The audit should be conducted by a person familiar with Form I-9 in its various iterations over the years. This person should also be familiar with the M-274 Handbook, which is a guide provided by USCIS to assist employers in properly completing Forms I-9. This person can then use their familiarity to hone in on issues that are frequently repeated (in our experience, because Forms I-9 are often completed with the assistance of the same Human Resources personnel, if there is an issue, it is typically repeated on multiple forms).
Some employers choose to engage outside counsel to perform the internal audit, which provides specific expertise, a non-biased outside reviewer, and alleviates the hassle for the employer.
- The internal audit must be performed in a nondiscriminatory manner.
Ideally, every Form I-9 should be audited to ensure compliance, although this is not always feasible. But if not every Form I-9 will be audited, the employer should establish a neutral method of selecting forms to audit that avoids any appearance of race or national origin bias, which could implicate a discrimination claim. For example, the employer could select every fifth name on an alphabetical list of employees.
- Identified issues must be corrected in strict compliance with the M-274 Handbook.
For example, employees are responsible for correcting errors in Section 1 of Form I-9, but employers should correct errors in Section 2. An employer should never conceal any corrections, but should follow the M-274 Handbook guidelines to correct an erroneous Form I-9 and document such corrections. The M-274 Handbook is available at: https://www.uscis.gov/i-9-central/handbook-employers-m-274.
- The internal audit should be a regular event, preferably annually.
Employees come and go. The government revises Form I-9. Documents get lost. There are a variety of reasons why a single optimum internal audit does not mean an employer is going to stay in compliance. Employers must vigilantly review their Forms I-9 on a regular basis, preferably annually.
Tip #2: Develop or review a document retention policy.
Employers must keep Sections 1-3 of the Form I-9 for each employee currently working. When an employee is discharged, the employer must keep the Form I-9 for the longer of one year after discharge or three years after the employee’s date of hire.
Since the Forms I-9 are subject to governmental audit, it is advisable to store them separately from personnel files or any other documentation. In the event of an audit, employers should be able to provide the Forms I-9—but not documents unrelated to the audit—quickly to ICE agents.

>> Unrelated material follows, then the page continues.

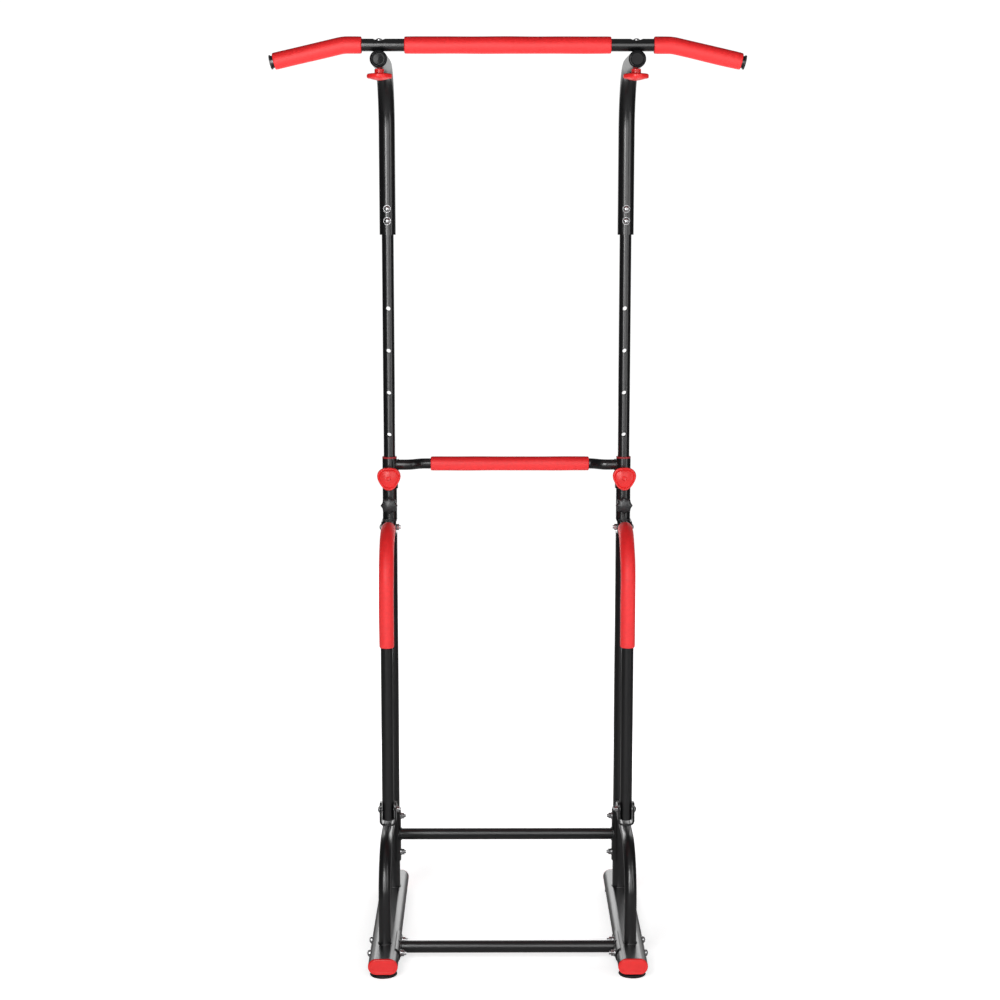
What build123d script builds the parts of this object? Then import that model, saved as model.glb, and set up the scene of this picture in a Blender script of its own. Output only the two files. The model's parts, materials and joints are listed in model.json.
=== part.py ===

Finally, Forms I-9 that are no longer required to be kept should be promptly disposed of. Since they contain personal information of former employees, they should be shredded.
Alternatively, some vendors are now offering approved electronic services for Form I-9 completion and storage, which could be optimal for some employers.
Tip #3: If selected for an ICE audit, do not panic!
If an employer follows the tips above, there should be no need to panic if it receives a Notice of Inspection (NOI) from ICE. Employers have three business days to produce the Forms I-9 for audit after receiving the NOI.
After the audit is complete, ICE will send the employer its results: either a letter stating the employer is in compliance, or a notice indicating identified problems. Notices may identify: technical violations, in which case the employer has ten (10) business days to correct the issue; suspect documents or discrepancies, in which case the employer should either provide additional documentation refuting the discrepancies or cease employing the identified employee; or an intent to fine, in which case the employer should attempt to negotiate a settlement with ICE or request a hearing with the Office of the Chief Administrative Hearing Officer within 30 days of receipt.
Following the above tips should prevent employers from suffering an adverse ICE audit and lay the groundwork for ensuring future compliance as well.